Antislavery witness and economic ethics
The wrong of slavery weighed heavily on Hicks. Building on the earlier example of Friends like John Woolman, he pleaded with slaveholding Quakers to manumit those they held in bondage and to repair, as far as possible, the harm done. He wrote and circulated his Observations on the Slavery of the Africans and Their Descendants, arguing that Christian consistency required not only the freeing of enslaved people but also a refusal to profit from their forced labor. From this flowed his advocacy of the free produce principle: that consumers should avoid sugar, cotton, and other goods made by slaves. This testimony influenced younger reformers, among them Lucretia Mott and her husband James Mott, who later became leaders in free produce associations and broader antislavery work. The practical abolitionist Isaac T. Hopper also found in Hicks a moral ally as he labored for the protection of freedom seekers and the reform of unjust laws.

Rising controversy
As the early nineteenth century unfolded, a more evangelical current entered parts of the Society of Friends, stressing fixed doctrines and the priority of scripture. Hicks believed this shift endangered the foundation of Quaker spirituality. The resulting tension sharpened into controversy after several visiting ministers from Britain and prominent American Friends criticized his preaching. Anna Braithwaite, a British Friend of strong evangelical views, met with Hicks, published searching critiques of his doctrine, and warned that he undermined belief in the unique place of Jesus of Nazareth. In Philadelphia, Orthodox-leaning editors and ministers such as Thomas Evans and William Evans took up the same charge in print and committee rooms. Other well-known Orthodox Friends, including the itinerant minister Stephen Grellet, voiced alarm that Hicks exalted the Inner Light at the expense of scripture and historic Christian belief.

The separation of Friends
What began as an internal debate grew into a rupture of governance. Disputes over the appointment of elders and clerks, control of meetinghouses, and the right to define acceptable doctrine culminated in separations across several Yearly Meetings. The Philadelphia separation of 1827 became the signal event, followed by separations in New York and elsewhere. Those who favored Hicks's emphasis on inward guidance and congregational equality were soon called Hicksites (the name was first used by opponents but adopted conventionally), while those who insisted on creedal clarity and evangelical discipline were known as Orthodox Friends. Leaders such as John Comly, an experienced Quaker minister and writer in Pennsylvania, worked to organize Hicksite meetings in a peaceable spirit; he corresponded with Hicks and shared his concern that Friends not surrender their primitive testimony. Among Hicks's own relatives and associates, the painter Edward Hicks became a conspicuous supporter, interpreting the hope for peace and integrity in his celebrated Peaceable Kingdom canvases.

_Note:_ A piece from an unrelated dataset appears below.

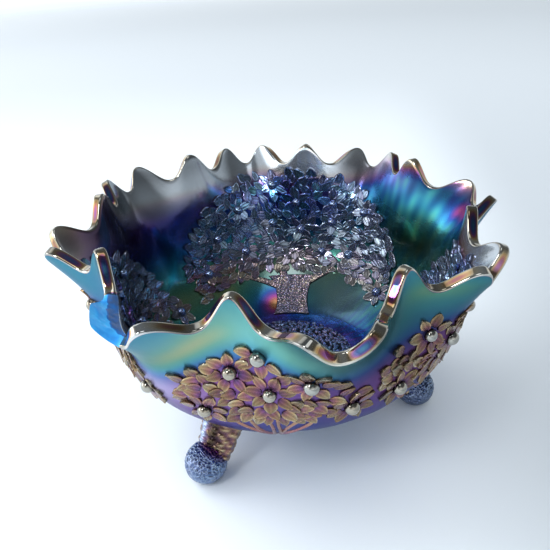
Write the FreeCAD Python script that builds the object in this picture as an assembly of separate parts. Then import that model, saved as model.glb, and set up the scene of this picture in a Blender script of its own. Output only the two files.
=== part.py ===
import FreeCAD, Part
import math
import os

os.makedirs("parts", exist_ok=True)

# A three-footed pressed glass bowl with a ruffled, scalloped rim. Millimetres and degrees.
# The table is z = 0 and the bowl's axis is Z. An angle is measured about that axis from -Y
# towards +X, so 0 faces the front and 90 is the right foot. "s" is the distance along the
# outside wall from the middle of the underside, so it grows from the base up to the rim.

WALL = 6.0  # glass thickness
OUTSIDE = [(0, 27.5), (38, 27.5), (58, 30), (74, 40), (94, 58), (104.5, 80), (110, 108), (123, 139)]
BASE_S = 48.0  # where the shell meets the round base

# The rim is folded inwards at eight places, with a lobe hanging outwards between each two.
FIRST_TIP = -4.7  # angle of one scallop tip, which is also the first fold
RUFFLE_START = 0.5  # the ruffle begins this far up the wall
RUFFLE_POWER = 2.5
FOLD_OUT = [-16.5, -17, -13.5, -13.5, -15.5, -8, -10, -15.5]  # radial shift at each fold
FOLD_UP = [5.5, 5.5, 4, 5, 5.5, 5.5, 7, 9]
LOBE_OUT = [19.5, 9.5, 12, 13.5, 17, 13.5, 12.5, 15]  # radial shift at the lobe after each fold
LOBE_UP = [-4.5, -5.5, -9, -7.5, -6, -1, -3.5, -6]
SCALLOPS = 24
SCALLOP_DEPTH = 13.0
SCALLOP_POINT = 1.2  # above 1 narrows the tips and widens the valleys

# One scallop is broken off: the break slopes down towards the inside of the wall.
CHIP_ANGLE, CHIP_HALF = -35.0, 10.0
CHIP_S_OUTER, CHIP_S_INNER = 187.0, 173.0

FOOT_ANGLES = {"front": -30, "right": 91, "rear": 210}
KNOB_R, KNOB_AT_R, KNOB_Z = 12.6, 83.0, 11.5

TREES = [63, 183, 303]  # trees moulded on the inside wall
CROWN_HALF = 51.0  # half the angle that an inside crown spans
CROWNS_OUT = [3, 59, 121, 182, 242, 303]  # leafy crowns on the outside wall
CROWN_OUT_HALF = 25.0
# Berries as (degrees from the crown's middle, s).
INNER_BERRIES = [(5, 161), (-4, 150), (7, 133), (-5, 128), (-18, 135), (-32, 145), (-15, 110),
                 (-28, 110), (-51, 89), (21, 113), (42, 103), (-18, 149), (33, 128), (22, 146)]
OUTER_BERRIES = [(-19, 124), (-10, 150), (-2, 161), (0, 140), (10, 150), (21, 126)]
RELIEF = 1.2  # how far relief stands off the glass
SUNK = 0.4  # how far relief reaches into the glass

COLUMNS = 8 * SCALLOPS
ROWS = 16

lengths = [0.0]
for (r0, z0), (r1, z1) in zip(OUTSIDE, OUTSIDE[1:]):
    lengths.append(lengths[-1] + math.hypot(r1 - r0, z1 - z0))
RIM_S = lengths[-1]


def section(s):
    """Radius and height of the plain, unruffled outside at s: a smooth curve through OUTSIDE."""
    k = max(0, min(len(lengths) - 2, sum(1 for t in lengths[1:-1] if t <= s)))

    def slope(i, c):
        a, b = max(0, i - 1), min(len(lengths) - 1, i + 1)
        return (OUTSIDE[b][c] - OUTSIDE[a][c]) / (lengths[b] - lengths[a])

    h = lengths[k + 1] - lengths[k]
    t = (s - lengths[k]) / h
    out = []
    for c in (0, 1):
        p, q = OUTSIDE[k][c], OUTSIDE[k + 1][c]
        m, n = slope(k, c) * h, slope(k + 1, c) * h
        out.append(p + t * (m + t * (3 * (q - p) - 2 * m - n + t * (2 * (p - q) + m + n))))
    return out


def ruffle(angle):
    """Shift outwards and upwards of the full rim at an angle, blended between folds and lobes."""
    t = ((angle - FIRST_TIP) / 22.5) % 16
    i, f = int(t), t - int(t)
    blend = (1 - math.cos(math.pi * f)) / 2

    def station(n, fold, lobe):
        return (lobe if n % 2 else fold)[(n % 16) // 2]

    return [
        station(i, fold, lobe) * (1 - blend) + station(i + 1, fold, lobe) * blend
        for fold, lobe in ((FOLD_OUT, LOBE_OUT), (FOLD_UP, LOBE_UP))
    ]


def outside(angle, s):
    r, z = section(s)
    w = max(0.0, (s / RIM_S - RUFFLE_START) / (1 - RUFFLE_START)) ** RUFFLE_POWER
    out, up = ruffle(angle)
    a = math.radians(angle)
    return FreeCAD.Vector((r + w * out) * math.sin(a), -(r + w * out) * math.cos(a), z + w * up)


def outward(angle, s):
    """Unit normal of the outside surface."""
    across = outside(angle + 0.1, s) - outside(angle - 0.1, s)
    along = outside(angle, s + 0.1) - outside(angle, s - 0.1)
    return across.cross(along).normalize()


def on_wall(angle, s, depth):
    """The point that lies depth below the outside surface, so WALL gives the inside surface."""
    return outside(angle, s) - outward(angle, s) * depth


def rim_s(angle, broken_s):
    """Where the wall ends: on the scallops, or at broken_s inside the chip."""
    wave = (1 + math.cos(math.radians(SCALLOPS * (angle - FIRST_TIP)))) / 2
    s = RIM_S - SCALLOP_DEPTH * (1 - wave**SCALLOP_POINT)
    away = abs((angle - CHIP_ANGLE + 180) % 360 - 180) / CHIP_HALF
    return min(s, broken_s + (RIM_S - broken_s) * away**6) if away < 1 else s


def spline(grid, closed):
    """Cubic surface over a grid of poles, periodic along the rows' points if closed."""
    n, m = len(grid), len(grid[0])
    if closed:
        u_knots, u_mults = list(range(n + 1)), [1] * (n + 1)
    else:
        u_knots, u_mults = list(range(n - 2)), [4] + [1] * (n - 4) + [4]
    surface = Part.BSplineSurface()
    surface.buildFromPolesMultsKnots(
        grid, u_mults, [4] + [1] * (m - 4) + [4], u_knots, list(range(m - 2)), closed, False, 3, 3
    )
    return surface.toShape()


def solid(faces):
    shell = Part.Shell(faces)
    shell.sewShape()
    made = Part.Solid(shell)
    if made.Volume < 0:
        made.reverse()
    return made


def export(name, shape):
    shape.exportStep(f"parts/{name}.step")
    print(name, round(shape.Volume), len(shape.Solids), shape.isValid(), flush=True)


# The shell: one skin goes up the outside, over the rounded rim edge and down the inside.
skin = []
for i in range(COLUMNS):
    angle = FIRST_TIP + 360 * i / COLUMNS
    top_out, top_in = rim_s(angle, CHIP_S_OUTER), rim_s(angle, CHIP_S_INNER)
    column = []
    for j in range(ROWS + 1):
        column.append(outside(angle, BASE_S + (top_out - 1.5 - BASE_S) * j / ROWS))
    for depth, drop in ((0.0, 0.2), (1.5, 0.0), (WALL / 2, -0.4), (WALL - 1.5, 0.0), (WALL, 0.2)):
        s = top_out + (top_in - top_out) * depth / WALL - drop
        column.append(on_wall(angle, s, depth))
    for j in reversed(range(ROWS + 1)):
        column.append(on_wall(angle, BASE_S + (top_in - 1.5 - BASE_S) * j / ROWS, WALL))
    skin.append(column)
wall_face = spline(skin, True)
open_edges = [e for e in wall_face.Edges if e.isClosed() and e.Length < 2 * math.pi * (BASE_S + 5)]
export("bowl_wall", solid([wall_face, Part.makeRuledSurface(open_edges[0], open_edges[1])]))


def turned(points):
    """A solid of revolution about Z from a closed outline of (radius, z)."""
    wire = Part.makePolygon([FreeCAD.Vector(r, 0, z) for r, z in points + points[:1]])
    return Part.Face(wire).revolve(FreeCAD.Vector(0, 0, 0), FreeCAD.Vector(0, 0, 1), 360)


# The base closes the shell; the medallion is a low round patch of ground in its middle.
edge_low, edge_high = outside(0, BASE_S), on_wall(0, BASE_S, WALL)
floor_z = round(edge_high.z, 1)
export("bowl_base", turned([(0, 27.5), (38, 27.5), (-edge_low.y, edge_low.z),
                            (-edge_high.y, edge_high.z), (0, floor_z)]))
export("ground_medallion", turned([(0, floor_z - SUNK), (44, floor_z - SUNK), (44, floor_z + 0.6),
                                   (42.5, floor_z + RELIEF), (0, floor_z + RELIEF)]))


def oval(angle, s, tall, wide, lean):
    """An oval wire across a leg: s is (radius, z) of its middle, lean its tilt in degrees."""
    curve = Part.Ellipse(FreeCAD.Vector(0, 0, 0), max(tall, wide) / 2, min(tall, wide) / 2)
    wire = Part.Wire([curve.toShape()])
    if wide > tall:
        wire.rotate(FreeCAD.Vector(0, 0, 0), FreeCAD.Vector(0, 0, 1), 90)
    wire.rotate(FreeCAD.Vector(0, 0, 0), FreeCAD.Vector(0, 1, 0), -lean)
    wire.translate(FreeCAD.Vector(s[0], 0, s[1]))
    wire.rotate(FreeCAD.Vector(0, 0, 0), FreeCAD.Vector(0, 0, 1), angle - 90)
    return wire


# Each foot: a leg that hangs from the wall and a scrolled knob cut flat where it rests.
for name, angle in FOOT_ANGLES.items():
    a = math.radians(angle)
    knob = Part.makeSphere(KNOB_R, FreeCAD.Vector(KNOB_AT_R * math.sin(a), -KNOB_AT_R * math.cos(a), KNOB_Z))
    knob = knob.common(Part.makeBox(300, 300, 60, FreeCAD.Vector(-150, -150, 0)))
    leg = Part.makeLoft([
        oval(angle, (61, 33.5), 26, 26, 20),
        oval(angle, (67, 25.5), 22, 24, 28),
        oval(angle, (72, 18.5), 21, 22, 36),
        oval(angle, (77, 12.5), 19, 20, 45),
    ], True)
    export(f"foot_{name}_knob", knob)
    export(f"foot_{name}_leg", leg.cut(knob))


def patch(angle_at, s_at, across, up, deep, high):
    """A relief pad: angle_at(u, v) and s_at(u, v) map the unit square onto the wall, and the pad
    reaches from depth deep to depth high below the outside surface."""

    def sheet(depth):
        return [
            [on_wall(angle_at(i / across, j / up), s_at(i / across, j / up), depth) for j in range(up + 1)]
            for i in range(across + 1)
        ]
    low, high_grid = sheet(deep), sheet(high)
    sides = [
        [list(pair) for pair in zip(low[0], high_grid[0])],
        [list(pair) for pair in zip(low[-1], high_grid[-1])],
        [[a[0], b[0]] for a, b in zip(low, high_grid)],
        [[a[-1], b[-1]] for a, b in zip(low, high_grid)],
    ]
    faces = [spline(low, False), spline(high_grid, False)]
    for side in sides:
        n = len(side)
        surface = Part.BSplineSurface()
        surface.buildFromPolesMultsKnots(
            side, [4] + [1] * (n - 4) + [4], [2, 2], list(range(n - 2)), [0, 1], False, False, 3, 1
        )
        faces.append(surface.toShape())
    return solid(faces)


def arch(x, flat=0.93):
    """A round arch over -1..1: 1 in the middle, low but not 0 at its ends."""
    return math.sqrt(1 - flat * x * x)


def berries(places, radius, depth):
    return Part.makeCompound([Part.makeSphere(radius, on_wall(a, s, depth)) for a, s in places])


for number, middle in enumerate(TREES, 1):
    def crown_angle(u, v):
        return middle + CROWN_HALF * (2 * u - 1)

    def crown_s(u, v):
        x = 2 * u - 1
        low = 93 - 10 * x * x
        return low + (90 + 82 * arch(x) - low) * v

    def trunk_s(u, v):
        return 53 + 41 * v

    def trunk_angle(u, v):
        wide = 11 + 7 * v**5
        return middle + math.degrees(wide / section(trunk_s(u, v))[0]) * (2 * u - 1)

    low, high = WALL - SUNK, WALL + RELIEF
    export(f"trunk_{number}", patch(trunk_angle, trunk_s, 6, 10, low, high - 0.2))
    export(f"inner_crown_{number}", patch(crown_angle, crown_s, 36, 16, low, high))
    places = [(middle + a, s) for a, s in INNER_BERRIES]
    export(f"inner_berries_{number}", berries(places, 3.4, WALL + 0.6))

for number, middle in enumerate(CROWNS_OUT, 1):
    def crown_angle(u, v):
        return middle + CROWN_OUT_HALF * (2 * u - 1)

    def crown_s(u, v):
        x = 2 * u - 1
        low, top = 139 - 20 * arch(x, 0.7), 139 + 22 * arch(x) - 12 * max(x, 0) ** 2
        return low + (top - low) * v

    def branch_s(u, v):
        return 84 + 33 * v

    def branch_angle(u, v):
        return middle + (2 + 9 * v) * (2 * u - 1)

    export(f"outer_crown_{number}", patch(crown_angle, crown_s, 24, 12, SUNK, -RELIEF))
    export(f"outer_branches_{number}", patch(branch_angle, branch_s, 6, 10, SUNK, 0.2 - RELIEF))
    # The front crown has one berry more, at its top.
    places = [(middle + a, s) for a, s in OUTER_BERRIES if number == 1 or s < 160]
    export(f"outer_berries_{number}", berries(places, 4.0, -0.8))
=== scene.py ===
import itertools
import math

import bpy
import numpy as np
from mathutils import Matrix, Vector


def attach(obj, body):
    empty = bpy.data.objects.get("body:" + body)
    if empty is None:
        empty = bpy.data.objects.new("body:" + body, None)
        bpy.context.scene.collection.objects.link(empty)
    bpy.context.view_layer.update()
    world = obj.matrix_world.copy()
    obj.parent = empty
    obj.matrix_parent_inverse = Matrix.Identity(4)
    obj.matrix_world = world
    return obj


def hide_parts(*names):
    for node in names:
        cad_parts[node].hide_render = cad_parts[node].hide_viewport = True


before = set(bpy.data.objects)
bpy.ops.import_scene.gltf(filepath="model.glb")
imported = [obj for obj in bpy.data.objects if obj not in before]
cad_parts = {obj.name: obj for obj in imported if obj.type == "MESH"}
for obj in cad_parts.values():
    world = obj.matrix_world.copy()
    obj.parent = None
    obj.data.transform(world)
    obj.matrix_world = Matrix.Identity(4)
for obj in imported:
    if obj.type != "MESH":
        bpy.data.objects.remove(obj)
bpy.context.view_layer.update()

# A three-footed pressed glass bowl with a ruffled, scalloped rim and an iridescent coat.
# Sizes here are millimetres until a mesh is made, which turns them into metres. An angle is
# measured about Z from -Y towards +X, in degrees. "s" is the distance along the outside wall
# from the middle of the underside, so it grows from the base up to the rim.
MM = 0.001
rng = np.random.default_rng(11)

# ---------------------------------------------------------------- the wall's surface
WALL = 6.0  # thickness of the glass
# The plain outside from the middle of the underside up: radius, height.
OUTSIDE = np.array([(0, 27.5), (38, 27.5), (58, 30), (74, 40), (94, 58), (104.5, 80),
                    (110, 108), (123, 139)], float)
LENGTHS = np.concatenate([[0], np.cumsum(np.hypot(*np.diff(OUTSIDE, axis=0).T))])
RIM_S = LENGTHS[-1]
BEFORE = np.maximum(np.arange(len(OUTSIDE)) - 1, 0)
AFTER = np.minimum(np.arange(len(OUTSIDE)) + 1, len(OUTSIDE) - 1)
SLOPES = (OUTSIDE[AFTER] - OUTSIDE[BEFORE]) / (LENGTHS[AFTER] - LENGTHS[BEFORE])[:, None]

FIRST_TIP = -4.7  # angle of one scallop tip, which is also the first inward fold
RUFFLE_START, RUFFLE_POWER = 0.5, 2.5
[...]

Public exchanges and printed legacy
The conflict generated a stream of pamphlets and letters on both sides. Hicks answered critics in plain, unadorned prose, insisting he denied nothing of the inward reality that the earliest Christians knew, while refusing to let theological systems reign over conscience. Though he was not the architect of a party, his published letters, journals, and sermons circulated widely and helped give voice to Friends who felt disoriented by rising evangelicalism. Orthodox editors, including the Evans brothers in Philadelphia, responded with compilations that sought to demonstrate doctrinal error, while Hicksite Friends preserved his talks as examples of vintage Quaker exhortation. In these exchanges, he never abandoned a conciliatory tone, though he could be sharp when he believed that power had eclipsed charity.

Daily life and character
Despite notoriety, Hicks kept to plain habits. He farmed, mended, and travelled with frugality; he endorsed simplicity in dress, often favoring undyed fabrics, and urged Friends to measure prosperity by obedience rather than wealth. He distrusted litigation and political partisanship, preferring persuasion of conscience to coercion. Visitors described him as tall and spare, with a direct gaze and a gift for striking moral images drawn from fields, workshops, and the sea that surrounded Long Island. Those who agreed with him found his speech liberating; those who did not still acknowledged his sincerity and blameless life.

Final years and death
After the separations, Hicks continued to speak among meetings that had aligned with the Hicksite position. He remained anchored to Jericho, traveling when strength allowed, and offering counsel to younger Friends facing the practical work of rebuilding meetings and schools. The strains of travel and controversy, added to age, gradually reduced his vigor. He died in 1830, and Friends buried him in the quiet graveyard near the meetinghouse that had nurtured his faith from youth to old age. His passing was marked by memorials from both sides of the divide, some critical of his doctrine but few doubting his integrity.

Legacy
Hicks left no institution that bore his name, yet his ideas profoundly shaped American Quakerism. Hicksite meetings carried forward his stress on the Inner Light, liberty of conscience, and corporate equality; they helped nourish reformers such as Lucretia Mott, whose commitments to abolition and women's rights drew strength from the spiritual democracy he proclaimed. The Orthodox branch, while rejecting his teachings, was also defined in part by the arguments it sharpened against him. In the longer view, the divisions he symbolized reflected competing answers to a common question: how a historic peace church could remain faithful in a new republic marked by revivalism, expansion, and the moral crisis of slavery. Elias Hicks's biography thus intersects with the story of American religion itself, showing how a farmer-minister on Long Island could become a touchstone for conscience, controversy, and change across a continent.